Too much of something freely available can informally be referred to as a bad, but then its absence can be classified as a good, thus, a mown lawn, clean air, etc. Economists study (among other things) how societies perform the allocation of these resources — along with how societies often fail to attain optimality and are instead inefficient. More clearly scarcity is our infinite wants hitting up against finite resources. For example, fruits such as strawberries are scarce on occasion because they grow only at certain times of the year. When the supply of strawberries is lower, they are scarce, or not always available.
If enough people want strawberries when none are available, then the quantity demanded exceeds the quantity supplied, resulting in a shortage. Certain goods are likely to remain inherently scarce by definition or by design; examples include land and positional goods[2] such as awards generated by honor systems, fame, and membership of elite social groups. These things are said to derive all or most of their value from their scarcity.

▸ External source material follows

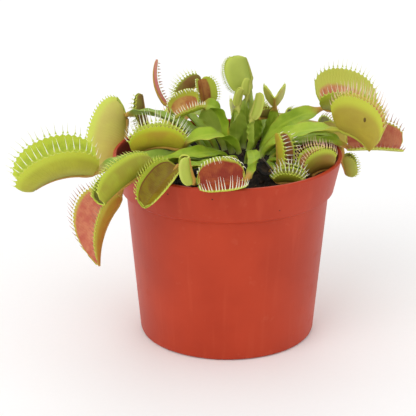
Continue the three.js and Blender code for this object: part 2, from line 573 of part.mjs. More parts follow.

Even in a theoretical post scarcity society, certain goods, such as desirable land and original art pieces, would most likely remain scarce.
But these may be seen as examples of artificial scarcity, reflecting societal institutions – for instance, the resource cost of giving someone the title of “knight of the realm” is much less than the value that individuals attach to that title. no? On the other hand, that ease with which some goods can be obtained or replicated (for instance, intellectual property) led to the introduction of artificial scarcity in the form of legal or physical restrictions which limit the availability of such goods.